Types of Models for Smaller Datasets: Developing Intuition
One technique to get around these problems is to use simpler models, since they can be less prone to overfitting. With DataRobot, you automatically get a ranking of what models work best based on out-of-sample scores, but you will often see simpler model types making it to the top of the leaderboard when modeling with small datasets. Models like the elastic net classifier, support vector machines, or Eureqa models often do well. Regularized linear models, for example, tend to work well because they are both relatively simple linear models and do a good job of feature selection, or feature reduction. Forcing the model to use fewer features reduces the risk the model fits to noise or spurious correlations.
Cross-validation is a technique to increase the amount of out-of-sample validation data available that is useful for modeling with small datasets. When tuning model hyperparameters, our recommendation is to use a more sophisticated version of cross-validation, called nested cross-validation. Nested cross-validation uses a series of train, validation, and test splits within each fold. We can think of as having an inner and then an outer loop. In the inner loop, the score is approximately maximized by fitting the model to each training set, then directly maximized by selecting the hyperparameters over the validation set in the outer loop. The out-of-sample error is estimated by averaging test scores over the different cross-validation folds. Studies have shown that it provides much better performance when building models on small datasets — and it is why it’s been built into DataRobot.
For wider datasets, feature selection becomes more important. While techniques like regularization help reduce features, if there are far more columns than rows, the problem of overfitting can still persist. As an additional measure, we suggest a strategy where you build multiple projects based on different reshuffled partitions of the data by rerunning autopilot in DataRobot with different random seeds. The random seed is the number used to randomly shuffle your training data into different cross-validation folds.
By refitting models on reshuffled cross-validation and holdout folds, you can better understand what features hold up consistently across the dataset and you aren’t subject to the crazy outlier issue. The amount of variation of results across projects built on reshuffled cross-validation folds provides insight into the robustness of the models on the dataset. If the Feature Impact, or Feature Effects or Prediction Explanations look completely different depending on how you shuffle the training data, it’s a sign your model is likely to be unreliable. If this happens, consider aggregating insights like the model feature impact scores across multiple projects, built with different random seeds to iteratively reduce noisy features.

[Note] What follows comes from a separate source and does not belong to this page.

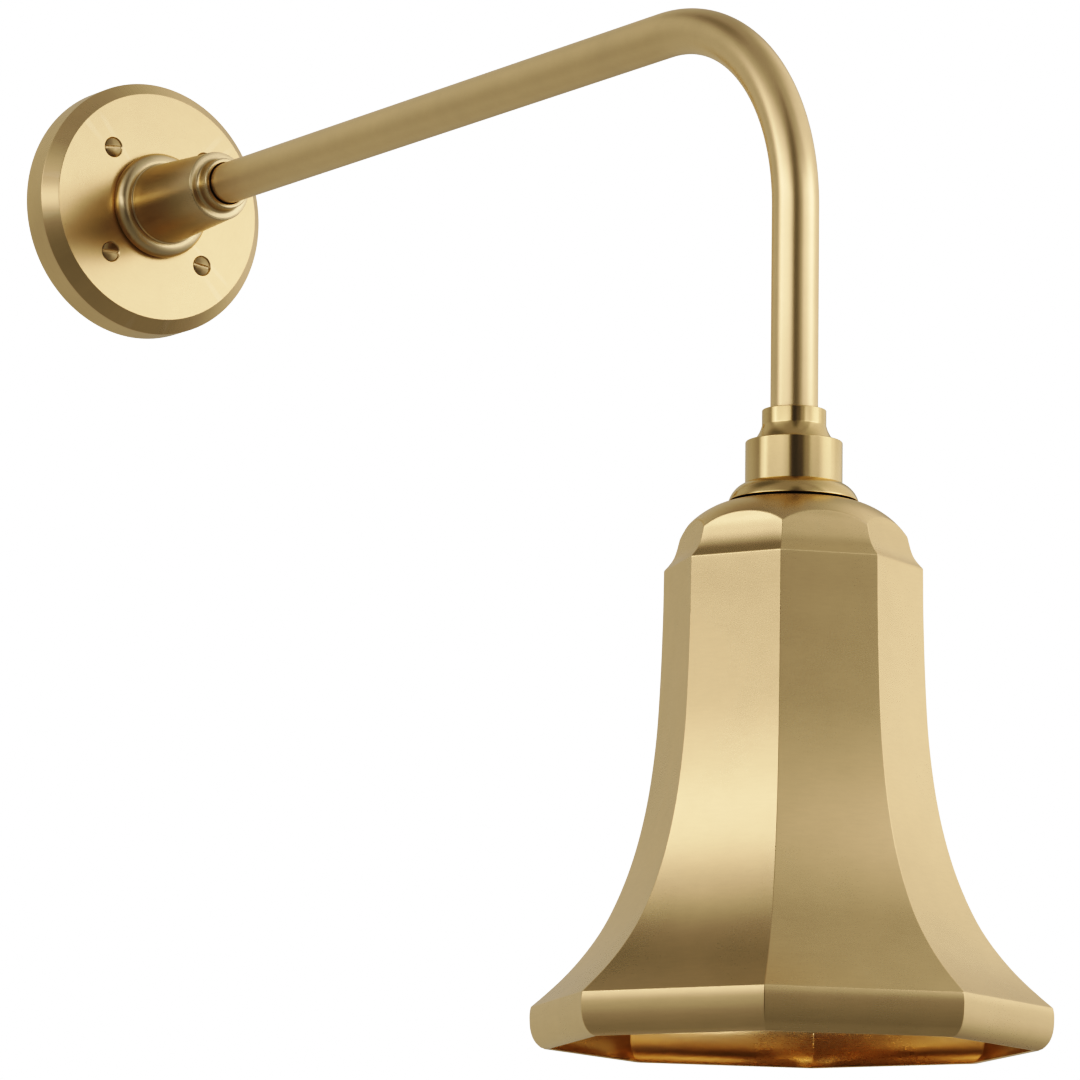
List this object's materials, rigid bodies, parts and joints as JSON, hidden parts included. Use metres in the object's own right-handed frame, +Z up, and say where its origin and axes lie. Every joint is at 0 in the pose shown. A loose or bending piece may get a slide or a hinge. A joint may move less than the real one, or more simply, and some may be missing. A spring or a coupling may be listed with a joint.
{
  "type": "gooseneck wall sconce",
  "caption": "Satin brass gooseneck wall sconce: round wall plate, straight arm with a bend, and an octagonal bell shade hanging over a screw-in bulb.",
  "frame": {"origin": "centre of the wall plate's back, on the wall plane, midway between the two wall-box screws", "axes": "+Y into the wall, so the arm reaches out along -Y; +Z up; +X to the right for someone facing the wall"},
  "size_m": [0.206, 0.6165, 0.4875],
  "materials": {
    "satin_brass": "satin, fine brushed grain, aged",
    "screw_brass": "darkened brass, slotted heads",
    "raw_brass": "plain turned brass",
    "zinc_steel": "zinc plated",
    "green_steel": "green dyed plating",
    "tinned_metal": "tinned",
    "shell_aluminium": "pressed shell",
    "black_plastic": "moulded phenolic",
    "connector_plastic": "moulded nylon",
    "gasket_rubber": "matt",
    "liner_card": "pressed fibre sleeve",
    "black_insulation": "silicone insulation",
    "white_insulation": "silicone insulation",
    "green_insulation": "silicone insulation",
    "clear_glass": "clear",
    "filament_yellow": "coated filament sticks"
  },
  "bodies": {
    "fixture": {"wall_plate": "satin_brass", "plate_screws": "screw_brass", "mounting_plate": "zinc_steel", "plate_standoffs": "zinc_steel", "ground_screw": "green_steel", "ground_terminals": "tinned_metal", "ground_wire": "green_insulation", "wall_lock_washer": "zinc_steel", "wall_lock_nut": "zinc_steel", "wall_nipple": "zinc_steel", "wire_bushing": "black_plastic", "boss_bead": "satin_brass", "arm_boss": "satin_brass", "arm_tube": "satin_brass", "arm_plug_wall": "raw_brass", "arm_plug_lamp": "raw_brass", "lamp_collar": "satin_brass", "shade_holder": "satin_brass", "shade_gasket": "gasket_rubber", "lamp_nipple": "zinc_steel", "shade": "satin_brass", "shade_washer": "raw_brass", "shade_lock_nut": "zinc_steel", "socket_cap": "raw_brass", "socket_shell": "raw_brass", "socket_liner": "liner_card", "socket_body": "black_plastic", "screw_shell": "shell_aluminium", "centre_contact": "raw_brass", "terminal_screws": "raw_brass", "wire_line": "black_insulation", "wire_neutral": "white_insulation", "wire_connectors": "connector_plastic"},
    "bulb": {"bulb_cap": "shell_aluminium", "bulb_insulator": "black_plastic", "bulb_contact": "tinned_metal", "bulb_glass": "clear_glass", "bulb_stem": "clear_glass", "bulb_filaments": "filament_yellow", "filament_frames": "tinned_metal"}
  },
  "joints": [
    {"name": "bulb_unscrew", "type": "slide", "parent": "fixture", "child": "bulb", "axis": [0, 0, -1], "range_m": [0, 0.03]}
  ]
}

To think about how this works in practice, let’s return to the example of the clinical trial. We can’t increase the number of patients in the study, but, to provide more confidence that our model is reliable, we can repeatedly shuffle our training and validation folds. By repeatedly putting different combinations of patient records into training and validation folds, we can check whether both the predictions of the outcome and the features used by the model to generate the predictions are consistent. If the same predictors can be reliably used no matter how we shuffle the patient data, we can be more confident our model has found a real pattern rather than a correlation due to chance.
It’s easy to overlook the difficulty of working with small datasets. However, there are many different tools and techniques you can use to help improve the accuracy of your models, as well as gain insights on your smaller datasets. Some of the examples discussed here include model selection, cross-validation, and running repeated trials. As always, involving subject matter experts in the development and validation of models is important.